Our Reserve Study Services in Lithonia
Full Reserve Study — A first complete inventory and on-site inspection of every common-area component your association owns, paired with a thirty-year funding plan and percent-funded analysis. The right starting point for a community that has never commissioned one or needs a clean baseline. Typical delivery: 3 to 4 weeks.
Reserve Study Update With Site Visit — A returning inspection, best scheduled every three to five years, that re-measures conditions, folds in completed projects, and resets the funding curve as your roofs, ponds, and pavement age. Typical delivery: 2 to 3 weeks.
Off-Site Annual Update — A between-visit refresh that adjusts the plan for inflation, recent spending, and your current reserve balance without a new site trip, keeping the study current from one year to the next. Typical delivery: 1 to 2 weeks.

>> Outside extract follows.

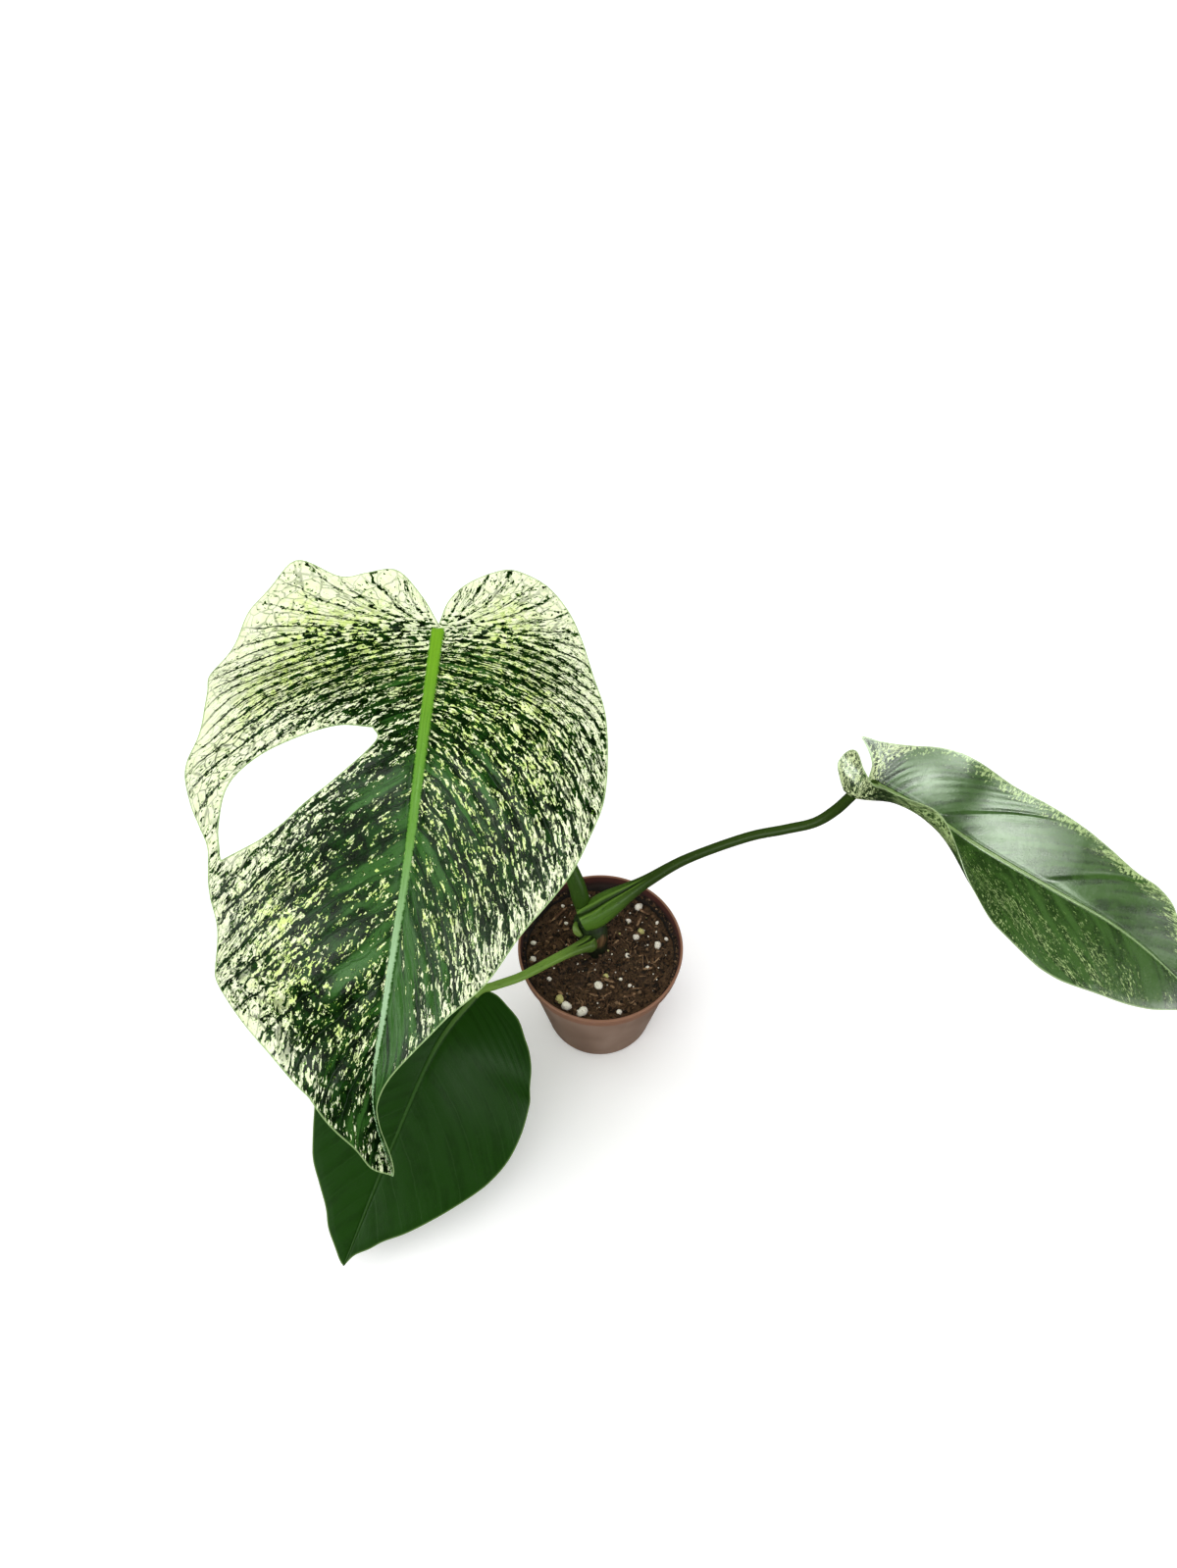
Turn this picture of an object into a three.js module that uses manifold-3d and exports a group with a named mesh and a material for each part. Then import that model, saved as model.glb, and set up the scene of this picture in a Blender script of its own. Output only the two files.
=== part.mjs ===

Lithonia Communities We Serve
Our service area reaches across the Lithonia 30038 and 30058 ZIP codes and the surrounding southeastern DeKalb communities, whether your association sits inside the incorporated city, in unincorporated DeKalb County, or within the City of Stonecrest. That coverage includes the Fairington corridor — Fairington Station, Fairington Township, Fairington Enclave, Fairington Village, and Fairington Farms — along with Cherokee Valley, Panola Mill, Legacy at Stoney Creek, the Parks of Stonecrest, and the many townhome, condominium, and single-family neighborhoods strung along Panola Road, Wellborn Road, Marbut Road, and Fairington Parkway. If your community carries a Lithonia address, we can inspect it and build your study, from a compact self-managed townhome regime to a several-hundred-home covenant community.